Le tratte che interessano la Lombardia, invece, sono: l’A1 Milano–Napoli (gestita da Autostrade per l'Italia, +1,51%), la A4 Milano–Brescia Ovest (Autostrade per l'Italia, +1,51%), la A8 Milano–Varese (Autostrade per l'Italia, +1,51%), la A9 Lainate–Ponte Chiasso (Autostrade per l'Italia, +1,51%), la Brescia–Padova (+2,3%), la Autovia Padana (+2,30%), la Serravalle Milano (+2,30%), la Pedemontana (+2,30%) e la Brebemi (+2,30%). 

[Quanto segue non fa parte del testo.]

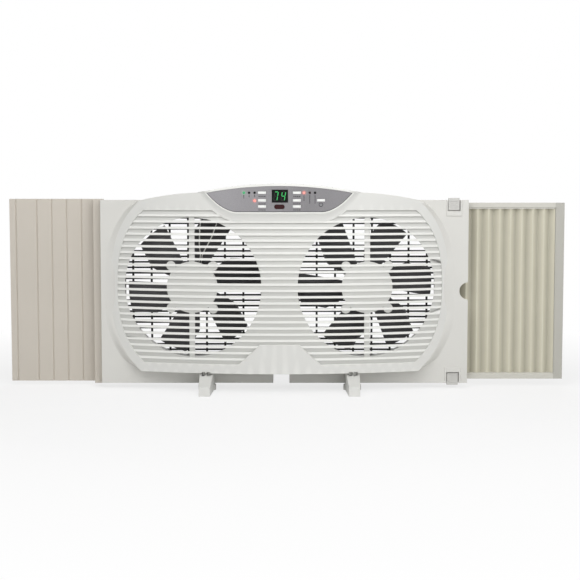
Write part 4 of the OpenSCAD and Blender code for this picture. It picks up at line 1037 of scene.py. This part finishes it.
class FAN_OT_side_panel(bpy.types.Operator):
    """Slatted side panel, its strip, the window locks and the feet"""

    bl_idname = "fan.side_panel"
    bl_label = "Side panel, locks and feet"

    def execute(self, context):
        sizes, colours = context.scene.fan_sizes, context.scene.fan_colours
        # impact polystyrene, satin, a little browner than the frame
        panel = moulded("hips_satin_panel", colours.panel, 0.5, 0.0015, ior=1.59, spread=0.04)
        dress(panel, "slat_panel", "panel_strip", edge=0.0004)
        # acetal, moulded: a slippery, waxy satin
        acetal = moulded("acetal_locks", srgb("#cbcac6"), 0.35, 0.002, 0.00003, ior=1.48)
        dress(acetal, "lock_top", "lock_bottom", edge=0.0003)
        # ABS with the cover's silky surface, a little lighter
        feet = moulded("abs_silk_feet", srgb("#e2e2de"), 0.42)
        dress(feet, "foot_left", "foot_right", edge=sizes.edge)
        # natural rubber, moulded: dark and dull
        rubber = moulded("rubber_pads", srgb("#2b2b2c"), 0.8, 0.0008, 0.0001)
        dress(rubber, "foot_pads_left", "foot_pads_right", edge=0.0003)
        return {"FINISHED"}


class FAN_PT_panel(bpy.types.Panel):
    """Lists the pieces in the 3D view's sidebar"""

    bl_idname = "FAN_PT_panel"
    bl_label = "Window fan"
    bl_space_type = "VIEW_3D"
    bl_region_type = "UI"
    bl_category = "Window fan"

    def draw(self, context):
        column = self.layout.column(align=True)
        for operator in OPERATORS:
            column.operator(operator.bl_idname)
        for group in (context.scene.fan_sizes, context.scene.fan_colours):
            column.separator()
            for key in group.__annotations__:
                column.prop(group, key)


OPERATORS = (
    FAN_OT_stage, FAN_OT_mouldings, FAN_OT_head_slope, FAN_OT_fans, FAN_OT_controls,
    FAN_OT_lamps, FAN_OT_digits, FAN_OT_marks, FAN_OT_side_screen, FAN_OT_side_panel,
)
CLASSES = (FanSizes, FanColours, *OPERATORS, FAN_PT_panel)


def register():
    for item in CLASSES:
        bpy.utils.register_class(item)
    bpy.types.Scene.fan_sizes = bpy.props.PointerProperty(type=FanSizes)
    bpy.types.Scene.fan_colours = bpy.props.PointerProperty(type=FanColours)


def unregister():
    del bpy.types.Scene.fan_colours
    del bpy.types.Scene.fan_sizes
    for item in reversed(CLASSES):
        bpy.utils.unregister_class(item)


def main():
    register()
    for operator in OPERATORS:
        group, name = operator.bl_idname.split(".")
        getattr(getattr(bpy.ops, group), name)()


if __name__ == "__main__":
    main()
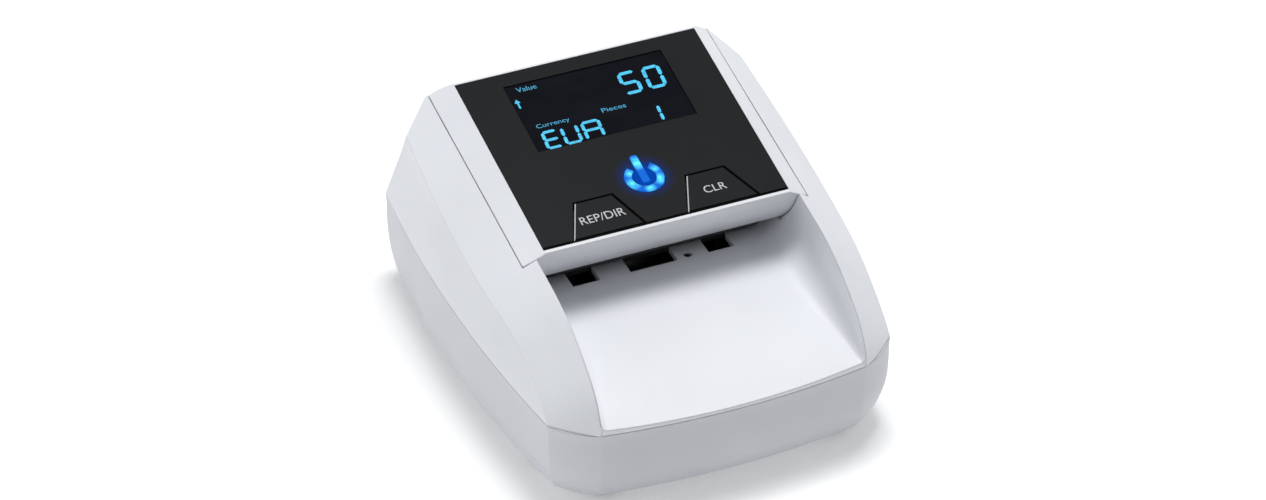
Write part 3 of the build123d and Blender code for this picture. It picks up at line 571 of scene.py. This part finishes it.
def sky_sum(a, b):
    """Sum of a socket and either another socket or a plain number."""
    added = sky.nodes.new("ShaderNodeMath")
    sky.links.new(a, added.inputs[0])
    if isinstance(b, bpy.types.NodeSocket):
        sky.links.new(b, added.inputs[1])
    else:
        added.inputs[1].default_value = b
    return added.outputs["Value"]


total = None
for axis, amount in SKY_SHARES:
    share = sky_share(axis, amount)
    total = share if total is None else sky_sum(total, share)
sky.links.new(sky_sum(total, SKY_LEVEL), background.inputs["Strength"])
bpy.context.scene.world = world
bpy.context.scene.view_settings.view_transform = "Standard"


def softbox(name, place, aim, size, power, colour=(1.0, 1.0, 1.0)):
    data = bpy.data.lights.new(name, "AREA")
    data.shape = "RECTANGLE"
    data.size, data.size_y = size
    data.energy = power
    data.color = colour
    lamp = bpy.data.objects.new(name, data)
    bpy.context.scene.collection.objects.link(lamp)
    lamp.location = place
    lamp.rotation_euler = (Vector(aim) - Vector(place)).to_track_quat("-Z", "Y").to_euler()


LIGHT_AIM = (0, 0, 0.03)
softbox("overhead", (0.14, 0.18, 1.2), LIGHT_AIM, (0.5, 0.5), 10.6)
softbox("low left", (-0.9, 0.0, 0.22), LIGHT_AIM, (0.25, 0.5), 0.50, (0.95, 0.97, 1.0))

# ---------------------------------------------------------------- camera
AZIMUTH = math.radians(-22.84)
ELEVATION = math.radians(37.0)
TARGET = Vector((2.55, 15.78, 28.93)) * MM
CAMERA_DISTANCE = 1.6491
LENS_MM = 147.7
SENSOR_MM = 36.0

back = Vector((math.sin(AZIMUTH) * math.cos(ELEVATION), -math.cos(AZIMUTH) * math.cos(ELEVATION),
               math.sin(ELEVATION)))
camera_data = bpy.data.cameras.new("camera")
camera_data.sensor_width = SENSOR_MM
camera_data.lens = LENS_MM
camera_data.clip_start = 0.05
camera = bpy.data.objects.new("camera", camera_data)
bpy.context.scene.collection.objects.link(camera)
camera.location = TARGET + back * CAMERA_DISTANCE
camera.rotation_euler = back.to_track_quat("Z", "Y").to_euler()
bpy.context.scene.camera = camera
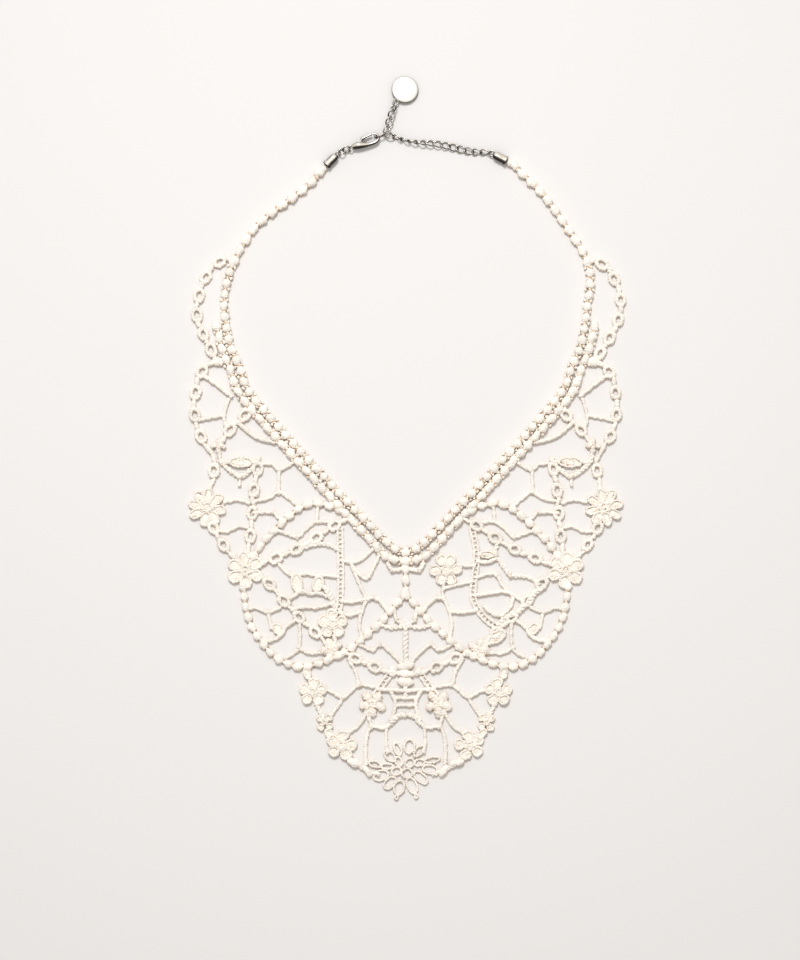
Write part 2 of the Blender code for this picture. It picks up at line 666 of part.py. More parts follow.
def fill_loops(loops, inner):
    """Triangles between an outer loop and the gaps in it, using the inner points."""
    outer = max(range(len(loops)), key=lambda k: signed_area(loops[k]))
    flat = []
    faces = []
    for number, loop in enumerate(loops):
        face = list(range(len(flat), len(flat) + len(loop)))
        faces.append(face if number == outer else face[::-1])
        flat += loop
    found, _, triangles, origin, _, owners = delaunay_2d_cdt(
        flat + inner, [], faces, 0, 1e-7, True)
    if len(found) != len(flat) + len(inner):
        raise ValueError("filling the outline gained or lost points")
    return [[origin[index][0] for index in tri]
            for tri, owner in zip(triangles, owners) if list(owner) == [outer]]


def panel_solid(name, points, triangles, plan, material):
    loops = [simplify([points[index] for index in loop]) for loop in rim_loops(triangles)[0]]
    rim = [corner for loop in loops for corner in loop]
    inner = clear_of_rim(plan.inner, loops)
    count = len(rim)
    top_faces = fill_loops(loops, inner)
    used = sorted({index for tri in top_faces for index in tri if index >= count})
    place = {index: 2 * count + number for number, index in enumerate(used)}
    place.update({index: index for index in range(count)})
    solid = [(x, y, plan.height(x, y)) for x, y in rim]
    solid += [(x, y, 0.0) for x, y in rim]
    solid += [(*inner[index - count], plan.height(*inner[index - count])) for index in used]
    faces = [[place[index] for index in tri] for tri in top_faces]
    faces += [[count + index for index in reversed(tri)] for tri in fill_loops(loops, [])]
    start = 0
    for loop in loops:
        for step in range(len(loop)):
            a = start + step
            b = start + (step + 1) % len(loop)
            faces.append([b, a, count + a, count + b])
        start += len(loop)
    return add_object(name, solid, faces, material)


def make_lace(material):
    plan = draw_lace()
    points, triangles = join_outlines(plan)
    groups = split_panels(points, triangles)
    for name, x, y in PANELS:
        spot = Vector((x, y))
        nearest = min(groups, key=lambda group: min(
            (sum((points[i] for i in tri), Vector((0, 0))) / 3 - spot).length for tri in group))
        panel_solid(name, points, nearest, plan, material)


# Metal pieces

def up_vectors(ahead):
    """Level sideways and upward directions square to the given one."""
    sideways = Vector((-ahead.y, ahead.x, 0.0)).normalized()
    return sideways, ahead.cross(sideways)


def turned(direction, roll):
    """The direction square to the given one, at a roll in degrees from level."""
    sideways, upward = up_vectors(direction)
    angle = math.radians(roll)
    return sideways * math.cos(angle) + upward * math.sin(angle)


def loop_solid(start, end, roll_start, roll_end, wide, steps=12, sides=5):
    """A closed wire link from one wire crossing to the next, twisted between the two rolls."""
    middle = (start + end) / 2
    ahead = (end - start).normalized()
    half_long = (end - start).length / 2
    half_wide = (wide - WIRE) / 2

    def spot(step):
        angle = step * math.tau / steps
        share = (1 + math.cos(angle)) / 2
        outward = turned(ahead, roll_start + (roll_end - roll_start) * share)
        return middle + ahead * half_long * math.cos(angle) + outward * half_wide * math.sin(angle)

    points = []
    faces = []
    for step in range(steps):
        here = spot(step)
        forward = (spot(step + 1) - spot(step - 1)).normalized()
        outward = here - middle
        outward = (outward - forward * outward.dot(forward)).normalized()
        beside = forward.cross(outward)
        for side in range(sides):
            angle = side * math.tau / sides
            points.append(here + (outward * math.cos(angle) + beside * math.sin(angle)) * WIRE / 2)
    for step in range(steps):
        for side in range(sides):
            a = step * sides + side
            b = step * sides + (side + 1) % sides
            c = (step + 1) % steps * sides + (side + 1) % sides
            d = (step + 1) % steps * sides + side
            faces.append([a, b, c, d])
    return points, faces


def swept_solid(path, widths, heights, sides=8):
    """A solid with oval sections along a level path."""
    points = []
    faces = []
    for centre, ahead, width, height in zip(path, directions(path), widths, heights):
        sideways, upward = up_vectors(ahead)
        for side in range(sides):
            angle = (side + 0.5) * math.tau / sides
            points.append(centre + sideways * width / 2 * math.cos(angle)
                          + upward * height / 2 * math.sin(angle))
    for ring in range(len(path) - 1):
        for side in range(sides):
            a = ring * sides + side
            b = ring * sides + (side + 1) % sides
            faces.append([a, b, b + sides, a + sides])
    faces.append(list(range(sides))[::-1])
    last = (len(path) - 1) * sides
    faces.append(list(range(last, last + sides)))
    return points, faces


def in_plan(origin, ahead, along, across, height):
    """A point measured along and across a direction from an origin in the plan."""
    return Vector((origin[0] + ahead.x * along - ahead.y * across,
                   origin[1] + ahead.y * along + ahead.x * across, height))


def join(target, other):
    other.hide_render = True
    other.display_type = "WIRE"
    union = target.modifiers.new("join", "BOOLEAN")
    union.operation = "UNION"
    union.object = other


def make_cap(name, side_mark, metal):
    """A crimped end cap with its eyelet; returns the outermost wire point of the eyelet."""
    mouth, end, eyelet_roll = CAPS[side_mark]
    ahead = (Vector(end) - Vector(mouth)).normalized()
    origin = Vector((*mouth, METAL_HEIGHT))
    forward = Vector((*ahead, 0.0))
    path = [origin + forward * CAP_LONG * share for share, _ in CAP_PROFILE]
    widths = [2 * CAP_RADIUS * wide for _, wide in CAP_PROFILE]
    cap = add_object(name, *swept_solid(path, widths, widths, 14), metal, smooth=True)
    near = origin + forward * (CAP_LONG - 0.05)
    far = near + forward * 2 * EYE_RADIUS
    wide = 2 * EYE_RADIUS + WIRE
    eyelet = add_object(name + "_eyelet", *loop_solid(near, far, eyelet_roll, eyelet_roll, wide),
                        metal, smooth=True)
    join(cap, eyelet)
    return far


def make_run(name, path, first_gap, last_gap, rolls, heights, metal):
    """A run of links through each other along a path, their crossings at the given heights."""
    count = len(rolls)
    length = sum((b - a).length for a, b in zip(path, path[1:]))
    crossings = smooth_path(path, length / count)
    for number, (roll_start, roll_end) in enumerate(rolls):
        start = Vector((*crossings[number], heights[number]))
        end = Vector((*crossings[number + 1], heights[number + 1]))
        ahead = (end - start).normalized()
        start -= ahead * (first_gap if number == 0 else CROSSING / 2)
        end += ahead * (last_gap if number == count - 1 else CROSSING / 2)
        add_object(f"{name}_{number + 1:02d}", *loop_solid(start, end, roll_start, roll_end, LINK_WIDE),
                   metal, smooth=True)


def run_rolls():
    """The slow twist of the extension chain from the cap to the link that the clasp holds."""
    rolls = []
    for number in range(1, CHAIN_LINKS):
        roll = CHAIN_TWIST * (number - FACE_ON_LINK)
        rolls.append((roll - 45, roll + 45))
    rolls.append((rolls[-1][1] - 90, 0))
    return rolls


def rest_height(roll_start, roll_end):
    """How far a link of these rolls reaches below its axis."""
    reach = 0.0
    for step in range(24):
        angle = step * math.tau / 24
        share = (1 + math.cos(angle)) / 2
        roll = math.radians(roll_start + (roll_end - roll_start) * share)
        reach = max(reach, abs((LINK_WIDE - WIRE) / 2 * math.sin(angle) * math.sin(roll)))
    return reach + WIRE / 2


def make_chain(cap_end, metal):
    rolls = run_rolls()
    rests = [rest_height(*pair) for pair in rolls]
    heights = [cap_end.z, *(max(pair) for pair in zip(rests, rests[1:])), LOW_CROSSING]
    path = [cap_end.to_2d(), *(Vector(point) for point in CHAIN_PATH), Vector(JUNCTION)]
    make_run("chain_link", path, CROSSING, CROSSING, rolls, heights, metal)
    tail = [Vector(JUNCTION), Vector(TAG_HOLE)]
    make_run("tail_link", tail, CROSSING, 0.0, TAIL_ROLLS, TAIL_HEIGHTS, metal)


def make_clasp(cap_end, metal):
    eye = Vector(CLASP_EYE)
    ahead = (Vector(JUNCTION) - eye).normalized()
    forward = (Vector((*CLASP_EYE, METAL_HEIGHT)) - cap_end).normalized()
    start = cap_end - forward * CROSSING
    for number, roll in ((1, -45), (2, 45)):
        end = start + forward * 2 * RING_RADIUS
        add_object(f"jump_ring_{number}", *loop_solid(start, end, roll, roll, 2 * RING_RADIUS + WIRE),
                   metal, smooth=True)
        start = end - forward * CROSSING
    for name, rows, in (("clasp_hook", HOOK), ("clasp_lever", LEVER)):
        path = [in_plan(eye, ahead, along, across, CLASP_HEIGHT) for along, across, _, _ in rows]
        widths = [row[2] for row in rows]
        heights = [row[3] for row in rows]
        piece = add_object(name, *swept_solid(path, widths, heights), metal, smooth=True)
        if name == "clasp_hook":
            ring = loop_solid(start, in_plan(eye, ahead, 1.3, 0.0, CLASP_HEIGHT), -45, -45,
                              2 * EYE_RADIUS + WIRE)
            join(piece, add_object("clasp_eye", *ring, metal, smooth=True))
    near = in_plan(eye, ahead, HELD_LINK_START, 0.0, CLASP_HEIGHT)
    far = Vector((*JUNCTION, CLASP_HEIGHT))
    add_object("held_link", *loop_solid(near, far, 90, 90, HELD_LINK_WIDE), metal, smooth=True)


def circle(centre, radius, sides):
    return [Vector(centre) + radius * Vector((math.cos(k * math.tau / sides),
                                              math.sin(k * math.tau / sides))) for k in range(sides)]


def make_tag(metal):
    """The round tag, tilted from the link that holds it down to its far edge."""
    outlines = [circle((TAG_REACH, 0.0), TAG_RADIUS, 32), circle((0.0, 0.0), TAG_EYE_RADIUS, 16)]
    hole = circle((0.0, 0.0), TAG_HOLE_RADIUS, 12)
    points, triangles = cover(outlines, [], [hole])
    loops = [[points[index] for index in loop] for loop in rim_loops(triangles)[0]]
    rim = [corner for loop in loops for corner in loop]
    count = len(rim)
    solid = [(x, y, TAG_THICK / 2) for x, y in rim] + [(x, y, -TAG_THICK / 2) for x, y in rim]
    top = fill_loops(loops, [])
    faces = top + [[count + index for index in reversed(tri)] for tri in top]
    start = 0
    for loop in loops:
        for step in range(len(loop)):
            a = start + step
            b = start + (step + 1) % len(loop)
            faces.append([b, a, count + a, count + b])
        start += len(loop)
    tag = add_object("tag", solid, faces, metal, smooth=True)
    tag.location = Vector((*TAG_HOLE, TAG_HEIGHT)) * MM
    tag.rotation_euler = (0.0, math.radians(TAG_TILT), math.radians(TAG_TURN))
    return tag


def main():
    clear_scene()
    lace = make_material("lace", (0.86, 0.80, 0.70), 0.85, 0.0)
    silver = make_material("silver", (0.62, 0.61, 0.58), 0.3, 1.0)
    make_lace(lace)
    left_end = make_cap("cap_left", "left", silver)
    right_end = make_cap("cap_right", "right", silver)
    make_clasp(left_end, silver)
    make_chain(right_end, silver)
    make_tag(silver)
    set_origin()


main()
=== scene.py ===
"""Looks of the lace bib necklace: thread-wound beads, stitched loops, flowers and bars of
cream thread, and the silver chain, caps, clasp and tag, on a pale floor seen from straight above.

Plan points are in millimetres, X to the right and Y up the plan to the clasp, as in the part's
own source, whose tables are repeated here.
"""
import math
import random
from itertools import accumulate

import bpy
import numpy as np
from mathutils import Matrix, Vector


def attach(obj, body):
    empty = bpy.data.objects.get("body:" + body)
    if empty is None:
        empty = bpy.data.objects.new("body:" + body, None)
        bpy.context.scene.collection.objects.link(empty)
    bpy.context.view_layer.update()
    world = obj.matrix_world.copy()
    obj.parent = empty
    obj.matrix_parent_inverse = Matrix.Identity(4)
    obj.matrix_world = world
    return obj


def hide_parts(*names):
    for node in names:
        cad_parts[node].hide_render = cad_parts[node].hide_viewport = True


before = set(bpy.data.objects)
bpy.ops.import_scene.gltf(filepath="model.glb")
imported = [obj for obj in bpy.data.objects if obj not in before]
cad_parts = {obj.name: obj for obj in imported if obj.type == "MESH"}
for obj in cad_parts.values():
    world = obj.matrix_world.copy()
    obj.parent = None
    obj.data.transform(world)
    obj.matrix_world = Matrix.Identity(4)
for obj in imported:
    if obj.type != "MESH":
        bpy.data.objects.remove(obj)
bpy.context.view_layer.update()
chance = random.Random(7)

MM = 0.001
PLAN_MIDDLE = (0.634, -0.014)

# Bead rows and cords, mm: pitch along the row, half width and height of the bead
ROW_PITCH = 4.3
ROW_HALF = 1.72
ROW_TOP = 3.0
ARM_PITCH = 4.8
ARM_HALF = 1.75
ARM_TOP = 2.8
CORD_PITCH = 4.0
CORD_HALF = 1.6
CORD_TOP = 2.3

# Stitched chain links and the necks between them, mm
LACE_LINK_HALF = 3.1
LACE_LINK_WIDE = 4.7
LACE_LINK_RIM = 1.62
NECK_HALF = 1.1
NECK_TOP = 2.0

# Bars, mm and degrees: usual width, the widths from which they are ladders or plaits, and the
# bend that gets a knot
THIN = 1.3
LADDER_WIDE = 2.5
PLAIT_WIDE = 1.7
KNOT_BEND = 38

# Thread windings: their slow swelling, the height of a cord's middle as a share of its top, and
# how far painted shade darkens grooves, low sides, shaded knots and the side away from the light
UNEVEN = 0.1
MIDDLE_HIGH = 0.42
GROOVE_DARK = 1.5
LOW_DARK = 0.5
SHADE_DARK = 0.4
FAR_DARK = 0.65

# Unevenness of the whole lace. Columns: axis, reach in mm
LUMPS = ((0, 0.1), (1, 0.1), (2, 0.07))
LUMP_WAVES = 6
LUMP_LENGTHS = (1.1, 3.4)
LUMP_FULL_HEIGHT = 1.2

# Flowers: place and half length of a petal as shares of the radius, its rim as a share of its half
# width, the middle ring as a share of the radius, and the knots on that ring
PETAL_PLACE = 0.61
PETAL_HALF = 0.4
PETAL_RIM = 0.46
EYE_HALF = 0.3
EYE_KNOTS = 5

# Metal, mm
WIRE = 0.5
WIRE_STEPS = 40
WIRE_SIDES = 12
LINK_WIDE = 3.0
CROSSING = 0.75
CAP_LONG = 5.4
CAP_RADIUS = 1.7
CAP_SIDES = 32
RING_RADIUS = 1.4
EYE_RADIUS = 0.95
METAL_HEIGHT = 1.7
SHARP_EDGE = 50
TAG_SIDES = 72
TAG_EYE_RADIUS = 1.3
TAG_EYE_HALF_THICK = 0.4
TAG_EYE_STEPS = 32
TAG_HOLE_RADIUS = 0.8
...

La Provincia di Como fa qualche esempio concreto, sottolineando il malcontento dei lavoratori che si recano quotidianamente in Svizzera: il pedaggio alla barriera di Grandate è aumentato di 10 centesimi, arrivando a 2,40 euro, mentre la tangenziale di Como e la tratta comasca della Pedemontana sono salite di 2 centesimi. Sul sito del Ministero dei Trasporti si legge: «Sulla rete di competenza di Autostrade per l’Italia tra le arterie più trafficate del Paese, la variazione riconosciuta è stata dell'1,51%, ampiamente inferiore al tasso d’inflazione corrente. Per le società concessionarie attualmente interessate dalla procedura di aggiornamento della convenzione, il decreto milleproroghe del 28 dicembre scorso ha previsto un adeguamento pari al 2,3% pari esclusivamente al tasso d’inflazione». Inutile dire che pure i ticinesi che utilizzano Pedemontana e le autostrade della Penisola dovranno pagare qualcosa in più. In Liguria, meta gettonata tra gli svizzeri, gli aumenti più sostanziosi, cioè quelli del 2,3%, riguardano il tratto della Autofiori della A6 Savona-Torino e la Salt dell'Autocisa fino a La Spezia. Mentre sulla A7, l'A10, l'A12 e l'A26 gli incrementi sono dell'1,51%.

Gli aumenti non sono piaciuti al Codacons. Il presidente Carlo Rienzi ha criticato l’ennesimo balzello che colpisce i consumatori: «Dopo RC auto, telefonia e alimentari, gli italiani dovranno mettere in conto anche i rincari delle autostrade, una ulteriore voce di spesa che inciderà sulle tasche dei consumatori. Con l'aggravante che a pedaggi più salati non corrisponde un miglioramento dei servizi resi agli utenti, come dimostrano i continui disservizi su tutta la rete, i cantieri infiniti, le lunghissime code che imprigionano gli automobilisti. Al contrario il costo dei pedaggi, a fronte dei gravi disservizi registrati sulle autostrade nel 2023, sarebbe dovuto scendere come forma di indennizzo in favore degli automobilisti lesi».

Di «rincari ingiustificati» ha parlato pure Assoutenti, che sottolinea come gli aumenti delle tariffe ai caselli autostradali «apparentemente finalizzati a finanziare i lavori sulla rete, in realtà contribuiscono ai profitti delle società autostradali come confermano i bilanci degli ultimi 2 anni (solo Aspi oltre 1 miliardo nel 2022, 800 milioni nei primi nove mesi del 2023). Tali aumenti vanno negati tanto più in assenza dei piani economico-finanziari come prevede l'Autorità regolatoria dei trasporti».